• Objective: In exact form, please repeat the records from their opening line down to the line with "NUT_MOUTH = -183.6", including that line.

━━━━

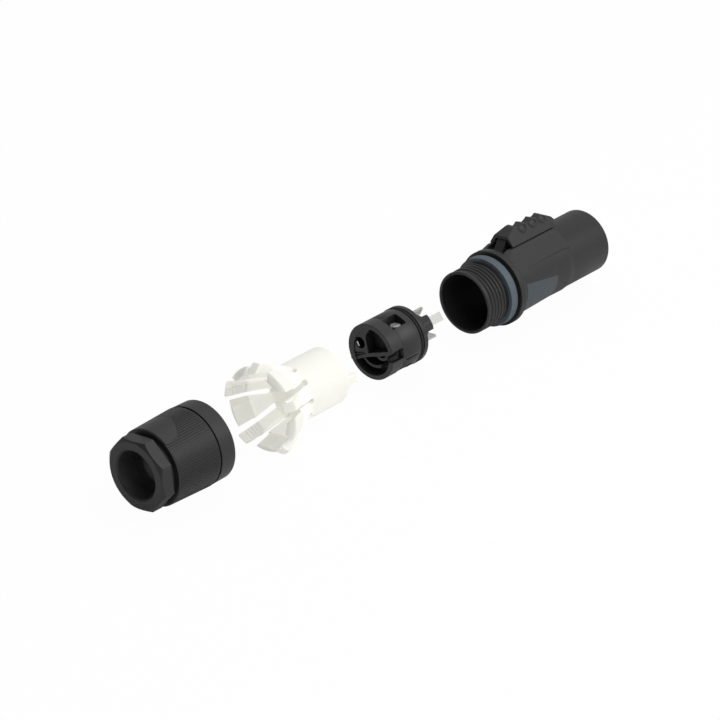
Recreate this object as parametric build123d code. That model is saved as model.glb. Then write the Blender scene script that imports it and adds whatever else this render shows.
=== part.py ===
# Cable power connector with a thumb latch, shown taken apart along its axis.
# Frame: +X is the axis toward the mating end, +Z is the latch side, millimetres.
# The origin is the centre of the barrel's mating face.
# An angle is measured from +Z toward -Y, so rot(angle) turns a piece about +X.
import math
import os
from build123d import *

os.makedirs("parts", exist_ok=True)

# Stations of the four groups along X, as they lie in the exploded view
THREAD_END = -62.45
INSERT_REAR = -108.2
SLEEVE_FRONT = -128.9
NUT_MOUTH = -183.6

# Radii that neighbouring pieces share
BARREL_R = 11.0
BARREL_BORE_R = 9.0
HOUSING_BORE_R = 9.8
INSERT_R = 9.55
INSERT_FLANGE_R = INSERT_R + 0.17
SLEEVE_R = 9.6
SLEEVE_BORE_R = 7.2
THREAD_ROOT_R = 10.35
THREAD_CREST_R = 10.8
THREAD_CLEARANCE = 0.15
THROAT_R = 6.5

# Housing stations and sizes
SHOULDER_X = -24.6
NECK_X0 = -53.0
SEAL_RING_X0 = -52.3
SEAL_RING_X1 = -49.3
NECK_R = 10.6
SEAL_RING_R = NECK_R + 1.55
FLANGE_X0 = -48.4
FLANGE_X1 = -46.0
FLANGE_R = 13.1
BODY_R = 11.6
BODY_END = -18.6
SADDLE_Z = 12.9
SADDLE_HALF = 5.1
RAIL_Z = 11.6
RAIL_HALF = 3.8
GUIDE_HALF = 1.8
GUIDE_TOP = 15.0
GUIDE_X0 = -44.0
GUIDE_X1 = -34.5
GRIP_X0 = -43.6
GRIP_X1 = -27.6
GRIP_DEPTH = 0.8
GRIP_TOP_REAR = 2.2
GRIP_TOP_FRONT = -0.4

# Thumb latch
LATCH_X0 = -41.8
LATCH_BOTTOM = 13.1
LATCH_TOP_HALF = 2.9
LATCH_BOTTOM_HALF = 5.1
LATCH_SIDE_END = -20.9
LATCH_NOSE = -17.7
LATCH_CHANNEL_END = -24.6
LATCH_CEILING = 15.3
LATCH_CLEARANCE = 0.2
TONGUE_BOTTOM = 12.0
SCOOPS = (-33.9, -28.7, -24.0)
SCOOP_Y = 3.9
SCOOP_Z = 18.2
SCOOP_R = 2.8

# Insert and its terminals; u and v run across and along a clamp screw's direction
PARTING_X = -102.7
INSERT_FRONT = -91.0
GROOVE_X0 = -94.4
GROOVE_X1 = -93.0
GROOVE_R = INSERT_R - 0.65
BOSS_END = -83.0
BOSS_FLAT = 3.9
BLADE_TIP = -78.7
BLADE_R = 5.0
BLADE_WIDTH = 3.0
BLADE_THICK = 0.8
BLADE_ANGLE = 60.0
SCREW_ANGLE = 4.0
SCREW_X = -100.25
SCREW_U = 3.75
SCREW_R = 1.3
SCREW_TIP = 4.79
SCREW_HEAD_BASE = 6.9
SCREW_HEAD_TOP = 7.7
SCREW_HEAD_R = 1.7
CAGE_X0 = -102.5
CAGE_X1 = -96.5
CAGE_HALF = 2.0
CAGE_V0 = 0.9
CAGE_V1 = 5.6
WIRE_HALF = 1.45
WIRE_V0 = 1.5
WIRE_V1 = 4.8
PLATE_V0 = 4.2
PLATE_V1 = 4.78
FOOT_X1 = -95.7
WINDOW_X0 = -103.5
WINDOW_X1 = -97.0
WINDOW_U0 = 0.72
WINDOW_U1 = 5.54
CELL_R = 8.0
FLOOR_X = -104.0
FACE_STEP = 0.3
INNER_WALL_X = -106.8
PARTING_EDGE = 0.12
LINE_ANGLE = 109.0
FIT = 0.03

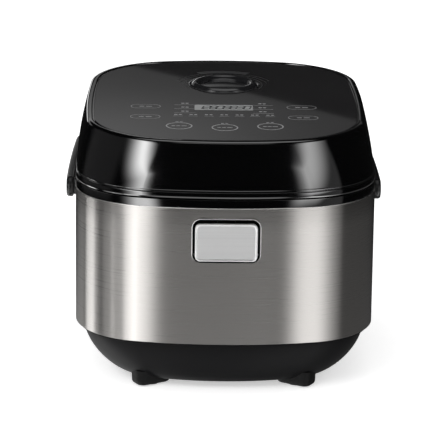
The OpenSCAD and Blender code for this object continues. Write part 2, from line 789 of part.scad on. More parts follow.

━━━━

• Solution for this problem:
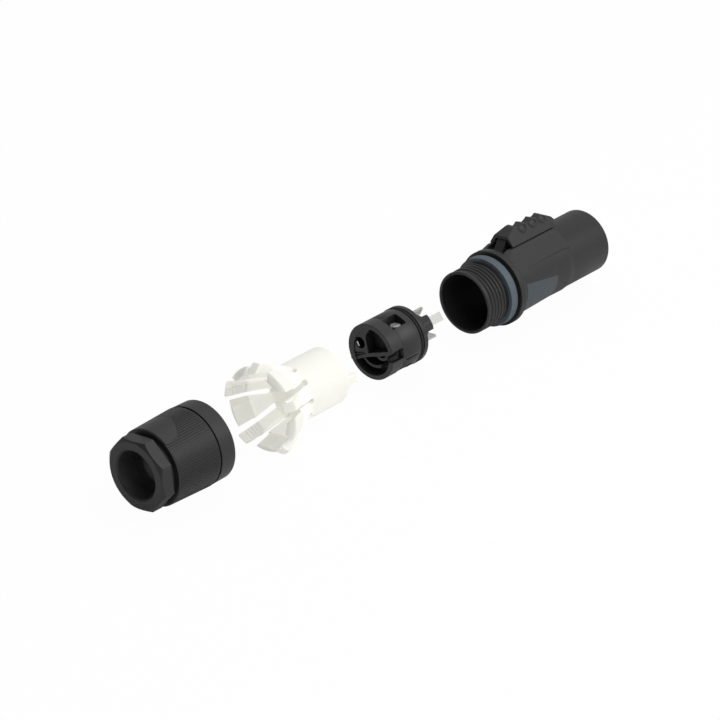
Recreate this object as parametric build123d code. That model is saved as model.glb. Then write the Blender scene script that imports it and adds whatever else this render shows.
=== part.py ===
# Cable power connector with a thumb latch, shown taken apart along its axis.
# Frame: +X is the axis toward the mating end, +Z is the latch side, millimetres.
# The origin is the centre of the barrel's mating face.
# An angle is measured from +Z toward -Y, so rot(angle) turns a piece about +X.
import math
import os
from build123d import *

os.makedirs("parts", exist_ok=True)

# Stations of the four groups along X, as they lie in the exploded view
THREAD_END = -62.45
INSERT_REAR = -108.2
SLEEVE_FRONT = -128.9
NUT_MOUTH = -183.6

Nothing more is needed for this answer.